■ REQUIREMENT ■
Write out, exactly as given, every line from the one holding "it parted cleanly." to the one holding "from mathutils import Matrix, Vector", including both.

+ + + + +

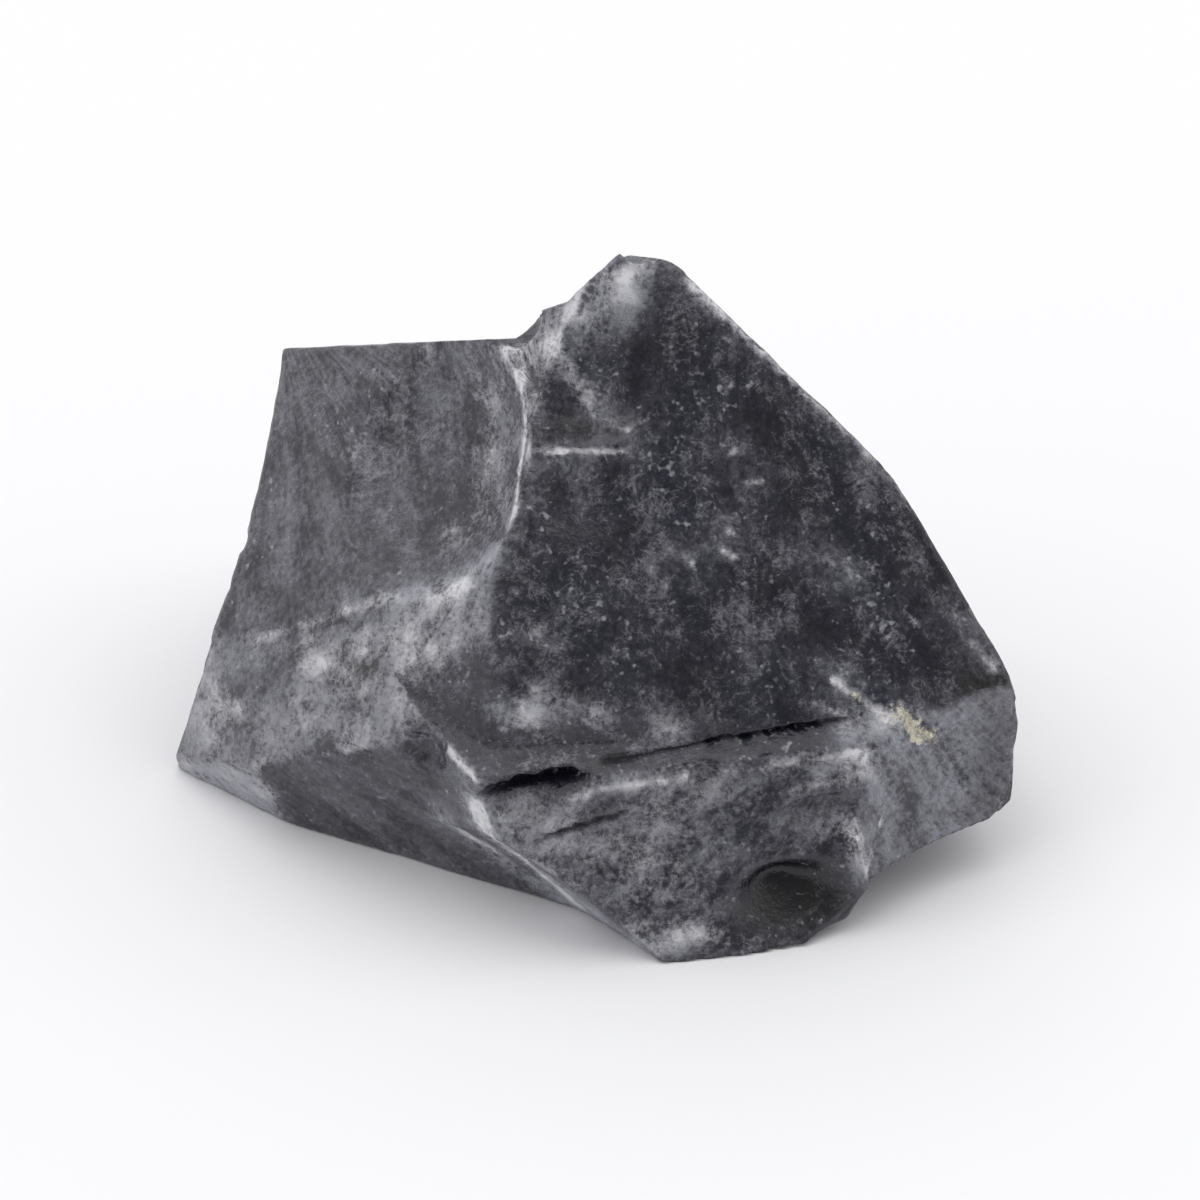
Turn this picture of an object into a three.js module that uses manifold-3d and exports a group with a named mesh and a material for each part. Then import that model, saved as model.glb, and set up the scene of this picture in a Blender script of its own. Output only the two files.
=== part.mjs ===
// An obsidian chunk: one broken lump of volcanic glass, about 60 mm wide and 42 mm high, bounded by
// the shell-shaped scars of the flakes that were struck off it. It is one solid, in one mesh.
//
// The stone is what is left of a block when each break has taken its piece away. A break is a flat,
// hollow or domed face through three corners of the stone, so the named corners below drive the shape.
// Millimetres, +Z up, X to the right and Y away from the side with the large dark face. The stone rests
// on a flat break at z = 0, and the origin is the middle of its bounding box at that height.
import * as THREE from "three";
import { mergeVertices } from "three/addons/utils/BufferGeometryUtils.js";
import Module from "manifold-3d";

const wasm = await Module();
wasm.setup();

// ---- driving dimensions -------------------------------------------------------------------------

const block = { width: 90, depth: 80, height: 60 };
const facetSag = 0.06; // how far a facet may lie from the round face that it stands for
const heart = new THREE.Vector3(0, 0, 13); // a point well inside the glass: every break faces away from it

const at = (x, y, z) => new THREE.Vector3(x, y, z);

// corners on the side with the large dark face, from the top down
const knobTop = at(2, 1.6, 42.4);
const knobLeft = at(-0.2, 0.8, 41.5);
const apex = at(4.9, 2, 41.6);
const notch = at(-2.4, -0.7, 40.1);
const crestTop = at(-4.7, -1.4, 39.8);
const crest = at(-7.5, -3, 38.4);
const pinch = at(-6.7, -10.1, 27.5);
const shoulder = at(20, -3.7, 27.9);
const cheekbone = at(28.6, -10.4, 14.9);
const nose = at(29.8, -12.2, 11.7);
const knuckle = at(23.4, -12.7, 11.4);
const jaw = at(28.9, -12.2, 4.9);
const jawFoot = at(27.7, -13.4, 4.5);
const chin = at(18.8, -19.2, 3.8);
const lobeTop = at(-26.8, -1, 10.2);
const lobeTip = at(-31, -2.6, 5);
const wallTop = at(-10.9, -17, 13.6);
const ledgeLeft = at(-7.7, -20.2, 12.5);
const ledgeRight = at(17.6, -13.8, 13.4);
const cheekFoot = at(-22.2, -7.4, 0);
const bendFoot = at(-1.8, -17.5, 0);
const toe = at(4.2, -23.7, 0);

// corners on the far side
const behind = at(0, 12, 30);
const backTop = at(3, 8.5, 41);
const backRim = at(-24, 20.5, 27);
const backFoot = at(-8, 24.5, 0);
const rightFoot = at(22, 18, 2);

// ---- the glass that each kind of break takes away ---------------------------------------------------

// A geometry's positions as one closed solid.
function solidOf(geometry) {
  geometry.deleteAttribute("normal");
  geometry.deleteAttribute("uv");
  const merged = mergeVertices(geometry);
  return new wasm.Manifold(new wasm.Mesh({
    numProp: 3,
    vertProperties: merged.attributes.position.array,
    triVerts: new Uint32Array(merged.index.array),
  }));
}

// Everything beyond a flat face through a point: a large box that stands on the face.
function beyond(point, normal) {
  const reach = 200;
  const box = new THREE.BoxGeometry(reach, reach, reach);
  const turn = new THREE.Quaternion().setFromUnitVectors(at(0, 0, 1), normal);
  box.applyQuaternion(turn);
  const middle = point.clone().addScaledVector(normal, reach / 2);
  box.translate(middle.x, middle.y, middle.z);
  return solidOf(box);
}

// A ball with facets small enough for facetSag. An icosahedron's edge is 1.05 radii, cut in equal steps.
function ball(centre, radius) {
  const step = Math.sqrt(8 * radius * facetSag);
  const geometry = new THREE.IcosahedronGeometry(radius, Math.ceil((1.05 * radius) / step));
  geometry.translate(centre.x, centre.y, centre.z);
  return solidOf(geometry);
}

// A break through three corners: flat, or the part of a ball's surface that passes through them. A dish
// above 0 hollows the face by that much in the middle, and one below 0 leaves it standing proud.
function through(a, b, c, dish = 0) {
  const normal = new THREE.Triangle(a, b, c).getNormal(new THREE.Vector3());
  if (normal.dot(a.clone().sub(heart)) < 0) normal.negate();
  if (dish === 0) return beyond(a, normal);

  const middle = circumcentre(a, b, c);
  const rim = middle.distanceTo(a);
  const radius = (rim * rim + dish * dish) / (2 * Math.abs(dish));
  const rise = radius - Math.abs(dish);
  if (dish > 0) return ball(middle.addScaledVector(normal, rise), radius);
  return lump().subtract(ball(middle.addScaledVector(normal, -rise), radius));
}

// The point that is equally far from three corners, in their plane.
function circumcentre(a, b, c) {
  const ab = b.clone().sub(a);
  const ac = c.clone().sub(a);
  const across = ab.clone().cross(ac);
  const toMiddle = across.clone().cross(ab).multiplyScalar(ac.lengthSq());
  toMiddle.add(ac.clone().cross(across).multiplyScalar(ab.lengthSq()));
  return toMiddle.divideScalar(2 * across.lengthSq()).add(a);
}

// A round scar: a ball's cap of the given depth, sunk into the glass at a point of a face.
function scar(point, towards, radius, depth) {
  return ball(point.clone().addScaledVector(towards.clone().normalize(), radius - depth), radius);
}

// The block before any break. Its underside is the flat face that the stone rests on.
function lump() {
  const geometry = new THREE.BoxGeometry(block.width, block.depth, block.height);
  geometry.translate(0, 0, block.height / 2);
  return solidOf(geometry);
}

// ---- the breaks ---------------------------------------------------------------------------------

// The large dark face and the two bevels along its lower left all stop at a ledge above the front.
const darkFace = through(apex, cheekbone, ledgeLeft);
const leftBevel = through(at(-8.9, -13.1, 23.6), at(-7.3, -15.7, 19.2), at(-10.6, -14.2, 17.2));
const lowBevel = through(at(-4.5, -16.2, 17.4), at(9.1, -15.1, 14.4), at(-7.7, -17.5, 12));
const aboveLedge = through(ledgeLeft, ledgeRight, at(17.6, -7.8, 15.6));

// The cheek is cut back beside the front, to a wall that turns a corner at its upper end.
const cheek = through(wallTop, cheekFoot, bendFoot);
const wallBesideFront = through(at(-10.6, -18.6, 9), bendFoot, toe, 0.6);
const wallEnd = through(wallTop, at(-8.7, -19.6, 12.3), at(-10.7, -16.3, 7.4));

// Behind the crest the glass broke away in steps: a long one along the rim, and three short ones
// that climb from the crest to the knob.
const rimWall = through(at(-7.7, 4.5, 33.3), at(-15.5, 12, 27.9), at(-10, 22, 21.4));
const crestWall = through(crest, crestTop, behind);
const notchWall = through(crestTop, notch, behind);
const knobWall = through(notch, knobLeft, behind);

// Under the jaw a piece is missing, back to a wall behind the chin.
const underJaw = through(chin, jawFoot, at(18, 3, 0));
const behindChin = through(chin, at(16.9, -20, 0), at(17, -10, 0));

const breaks = {
  darkFace: darkFace.add(leftBevel).add(lowBevel).intersect(aboveLedge),
  front: through(at(-8.4, -20.7, 11.5), at(19.4, -15.5, 12.8), at(9.5, -23.1, 0)),
  cheek: cheek.intersect(wallBesideFront.add(wallEnd)),
  underTheTip: through(lobeTip, at(-26.5, -7, 6.5), cheekFoot),
  lobe: through(pinch, lobeTop, ledgeLeft, -1.2),
  scoop: through(at(-7.5, 0.1, 35.9), at(-4.9, -6.7, 32.3), at(-9.7, -11, 23.4), 3.6),
  gully: through(at(-14.3, -8.5, 20.9), at(-25.6, -1.7, 11.7), at(-18, 9.5, 29.5)),
  leftEnd: through(at(-21.5, 16, 25.2), lobeTip, at(-22, 14, 0), 2),
  jaw: through(knuckle, chin, jaw, 1),
  underJaw: underJaw.intersect(behindChin),
  heel: through(at(17.1, -20.4, 0), at(13.6, -23.2, 0), at(17.6, -20.6, 3)),
  rightEnd: through(nose, jaw, rightFoot, 0.5),
  besideNose: through(cheekbone, nose, at(24, 10, 8)),
  jawCorner: through(jaw, jawFoot, at(24, 4, 3)),
  upperShoulder: through(apex, shoulder, at(12, 16, 20)),
  lowerShoulder: through(shoulder, cheekbone, at(19, 18, 8), -0.3),
  rightFlank: scar(at(21, 8, 16), at(0.9, 0.35, 0.4), 26, 3.6),
  stepsBehindCrest: rimWall.intersect(crestWall.add(notchWall)).intersect(knobWall),
  topOfKnob: through(knobTop, apex, at(2, 8.5, 37.5)),
  backLeft: through(backTop, backRim, backFoot, 1.5),
  backRight: through(at(3, 8, 41), at(17, 22, 4), backFoot, 1.5),
  backScar: scar(at(8, 21, 10), at(0.15, 0.95, 0.25), 16, 3),
};

// ---- the stone ------------------------------------------------------------------------------------

let stone = lump();
for (const piece of Object.values(breaks)) stone = stone.subtract(piece);

// A solid as a three.js geometry.
function geometryOf(solid) {
  const mesh = solid.getMesh();
  const geometry = new THREE.BufferGeometry();
  geometry.setAttribute("position", new THREE.BufferAttribute(mesh.vertProperties, 3));
  geometry.setIndex(new THREE.BufferAttribute(mesh.triVerts, 1));
  geometry.computeVertexNormals();
  return geometry;
}

const geometry = geometryOf(stone);
geometry.computeBoundingBox();
const { min, max } = geometry.boundingBox;
geometry.translate(-(min.x + max.x) / 2, -(min.y + max.y) / 2, -min.z);

// Obsidian: near-black glass with a faint blue cast, smooth where it parted cleanly.
const obsidian = new THREE.MeshStandardMaterial({ color: 0x1b1b1f, roughness: 0.22, metalness: 0 });

const chunk = new THREE.Mesh(geometry, obsidian);
chunk.name = "obsidian_chunk";

const part = new THREE.Group();
part.add(chunk);
export default part;
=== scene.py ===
"""An obsidian chunk on a pale studio floor: the fine surface of the glass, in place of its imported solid."""
from collections import namedtuple

import bpy
import numpy as np
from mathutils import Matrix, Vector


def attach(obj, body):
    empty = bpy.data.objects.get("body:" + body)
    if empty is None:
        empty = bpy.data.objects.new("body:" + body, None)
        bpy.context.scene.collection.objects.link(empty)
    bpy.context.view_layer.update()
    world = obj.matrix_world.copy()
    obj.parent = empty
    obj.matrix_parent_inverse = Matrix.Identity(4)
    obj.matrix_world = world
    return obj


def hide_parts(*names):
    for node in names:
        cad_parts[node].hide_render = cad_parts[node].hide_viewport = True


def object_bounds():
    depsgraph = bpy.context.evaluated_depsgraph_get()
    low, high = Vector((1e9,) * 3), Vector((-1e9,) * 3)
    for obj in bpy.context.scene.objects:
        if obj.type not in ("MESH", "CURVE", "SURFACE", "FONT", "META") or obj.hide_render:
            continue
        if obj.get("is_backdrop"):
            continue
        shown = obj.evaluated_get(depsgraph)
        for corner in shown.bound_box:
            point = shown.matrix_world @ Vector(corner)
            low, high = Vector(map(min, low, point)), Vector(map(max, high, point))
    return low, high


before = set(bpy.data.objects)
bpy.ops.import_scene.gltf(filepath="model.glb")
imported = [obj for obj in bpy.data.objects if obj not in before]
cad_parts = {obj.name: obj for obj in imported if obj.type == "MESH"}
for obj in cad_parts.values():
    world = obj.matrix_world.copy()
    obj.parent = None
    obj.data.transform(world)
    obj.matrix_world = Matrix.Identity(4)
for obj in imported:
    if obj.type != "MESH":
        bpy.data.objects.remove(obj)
cad_low, cad_high = (np.array(corner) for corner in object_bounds())

# ---- the chunk ----------------------------------------------------------------------------------
# One broken lump of volcanic glass, bounded by the scars of the flakes that were struck off it.
# It is all one material: black glass, dull where an edge was crushed and bright where it parted clean.
#
# The stone is what is left of a block when each break has taken its piece away. Lengths are in
# millimetres. Seen from HEART, a point well inside the glass, each break lies at one distance in each
# direction, and the stone's surface is the nearest of them.

HEART = np.array([0.0, 0.0, 13.0])
NEVER = 1000.0  # a distance beyond the block, where a break doesn't reach
MM = 0.001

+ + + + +

■ REPLY ■
// Obsidian: near-black glass with a faint blue cast, smooth where it parted cleanly.
const obsidian = new THREE.MeshStandardMaterial({ color: 0x1b1b1f, roughness: 0.22, metalness: 0 });

const chunk = new THREE.Mesh(geometry, obsidian);
chunk.name = "obsidian_chunk";

const part = new THREE.Group();
part.add(chunk);
export default part;
=== scene.py ===
"""An obsidian chunk on a pale studio floor: the fine surface of the glass, in place of its imported solid."""
from collections import namedtuple

import bpy
import numpy as np
from mathutils import Matrix, Vector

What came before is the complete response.